The other thing I didn't think to worry about was a good exercise bra. I never needed one before, because nothing I've ever done before involves running. Do you know how hard they are to find? If anyone has a source, let us know.

So what does it feel like?
It's hard, but it's fun. You'll use muscles you'd forgotten you had – there hasn't been a day since I started that I haven't been aware of my thighs or my shoulders, my abs or my biceps. It's wildly challenging, and it's unexpectedly empowering.

I thought I was reasonably fit and strong, and probably, by most standards, I was.

Relative to where I could be, though, I was tragically off the mark. I'm loving finding my limits again, and pushing them (if only for a brief moment every day).

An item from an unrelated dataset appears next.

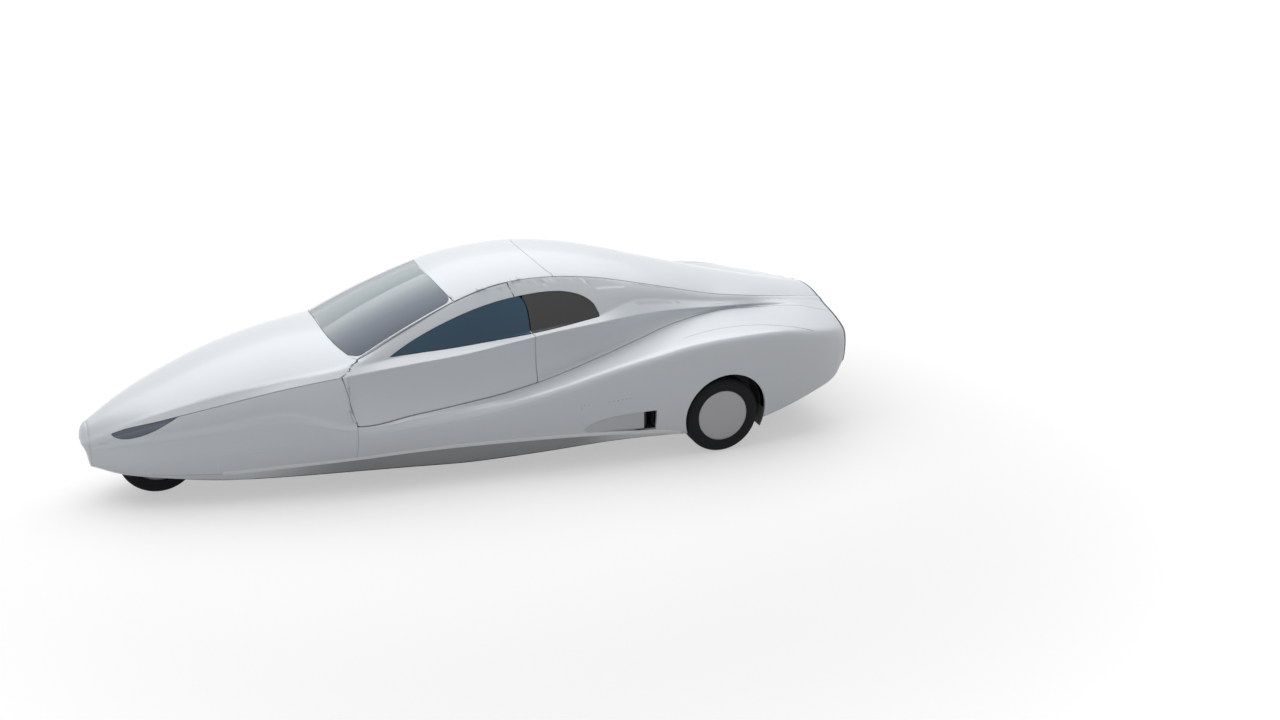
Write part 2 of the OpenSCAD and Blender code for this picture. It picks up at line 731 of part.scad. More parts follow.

Limits are variable. There are women in my group – the terminology they use at Boot Camp is 'in my camp' – who never break into a trot and others who sprint; there are women who don't have the wrist strength for push-ups and so do them vertically against a wall, and others who can do two or three dozen man-style pushups in a minute.

But there isn't, I'm told, anyone who doesn't improve over the four-week period and now – about halfway through – I can see why: you'd have to be hiding in the toilets to avoid improving with this regime.

Any results?
Well, yes. I put my hand on my hip the other day and was quite startled to feel a muscle move under my fingers. I don't think I've had lats since, well, since I discovered Nigella Lawson. There is some small recovery of some bits that have been slowly sagging over the last while. I left some weight behind when I lunge-walked until I fell over from exhaustion.

And those smug competitive bunnies? I'm cheering them on (because as soon as they get to the end of a particularly rigorous sequence, we all get to stop).